Revoca dell’affidamento in prova: criteri per l’eventuale scomputo dalla pena del periodo scontato in precedenza (di Vincenzo Giglio)

Cassazione penale, Sez. 1^, sentenza n. 39680/2023, udienza camerale del 27 aprile 2023, si diffonde sulle conseguenze della revoca dell’affidamento in prova al servizio sociale ai fini dell’eventuale scomputo del periodo precedente alla revoca.

La doglianza del ricorrente afferisce alla tematica della decorrenza della revoca della misura alternativa, e lamenta che nella specie essa sia stata fissata ex tunc, senza considerazione della documentazione prodotta dalla difesa per contrastare la comunicazione di notizia di reato del 24/11/2021.

Vanno considerate sul punto le argomentazioni svolte dalla Corte costituzionale nella sentenza n. 343 del 1987. In tale pronuncia additiva è stato riconosciuto al Tribunale di Sorveglianza un ampio potere discrezionale, essendosi stabilito che, dopo la revoca della misura alternativa dell’affidamento in prova ex art. 47 O.P., per determinare il periodo della residua pena detentiva da espiare, il giudice deve tenere conto della durata delle limitazioni patite dal condannato e del suo comportamento soggettivo e oggettivo, durante il corso dell’esperimento.

L’intervento del Giudice delle leggi è seguito agli opposti orientamenti giurisprudenziali dell’epoca: quello prevalente riteneva che la revoca operasse retroattivamente, col ripristino dell’originario rapporto punitivo dal suo inizio; quello minoritario sosteneva doversi scomputare il periodo trascorso in affidamento prima del provvedimento di revoca, ovvero (almeno) quello precedente al fatto causativo.

Orbene, la Corte Costituzionale non ha preso posizione in favore di un automatismo di espansione di un periodo minimo da calcolarsi espiato, ma ha rilevato l’esistenza di una “ampia zona grigia” di situazioni discrezionalmente rimesse alla valutazione del giudice di sorveglianza, che può spaziare senza limiti purché la decisione sia sorretta da congrua e coerente argomentazione.
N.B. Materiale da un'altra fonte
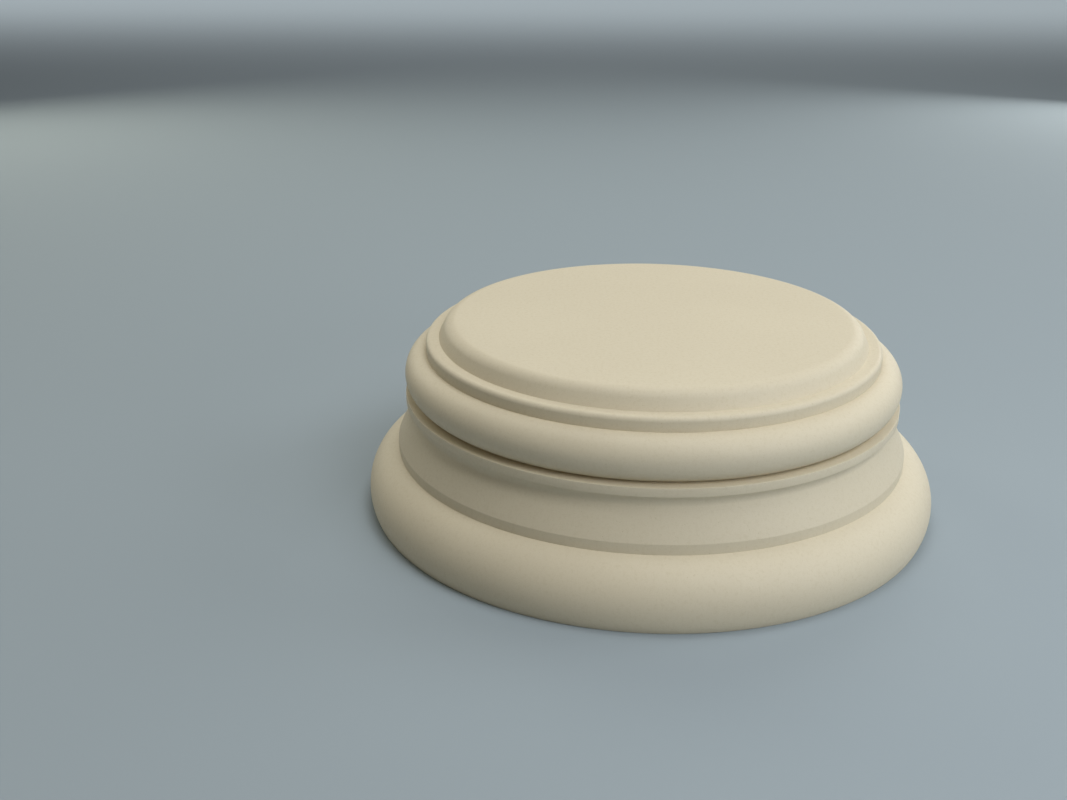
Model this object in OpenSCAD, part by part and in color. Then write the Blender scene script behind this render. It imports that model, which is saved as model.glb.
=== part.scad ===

L’esegesi di legittimità in tema di revoca dell’affidamento in prova al servizio sociale, ha poi specificato che ai fini della determinazione del residuo periodo di pena da espiare, il giudice deve motivare in ordine alla decorrenza della revoca prendendo in esame non solo la gravità oggettiva e soggettiva del comportamento che ha dato luogo ad essa, ma anche la condotta complessivamente tenuta dal condannato durante il periodo di prova trascorso e la concreta incidenza delle prescrizioni imposte a suo carico (Sez. 1, n. 9314 del 19/02/2014, Rv. 259474; in senso conforme, Sez. 1, n. 490 del 03/11/2015, dep. 2016, Rv. 265859).

Va peraltro sottolineato che, come è stato ripetutamente affermato (Sez. 1, n. 13376 del 18/2/2019, Rv. 275239; Sez. 1, n. 27713 del 6/6/2013, Rv. 256367; Sez. 1, n. 2566 del 7/5/1998, Rv. 210789), la revoca dell’affidamento in prova al servizio sociale non è rapportata alla pura e semplice violazione della legge penale o delle prescrizioni dettate dalla disciplina della misura stessa, ma all’ipotesi che il giudice, nel suo insindacabile apprezzamento di merito, ritenga che le predette violazioni costituiscano in concreto un fatto incompatibile con la prosecuzione dell’esperimento; il relativo giudizio è rimesso alla discrezionalità del Tribunale di sorveglianza, che ha solo l’obbligo di giustificare l’uso del potere conferitogli, con motivazione logica ed esauriente. E con specifico riferimento alla decorrenza della revoca, è stato chiarito, in linea con i principi di proporzionalità e adeguatezza della pena indicati dalla Corte costituzionale nella sentenza del 29 ottobre 1987, n. 343, che il giudice può disporre la revoca della misura con effetto ex tunc quando il comportamento del condannato sia stato così negativo da rivelare l’inesistenza ab initio di un’adesione al processo rieducativo (Sez. 1, n. 4687 del 27/11/2019, dep. 2020, Rv. 278178; Sez. 1, n. 2667 del 18/10/2011, dep. 2012, Rv. 251844; Sez. U, n. 10530 del 27/02/2002, Rv. 220878; Sez. 1, n. 23943 del 13/6/2001, Rv. 219477).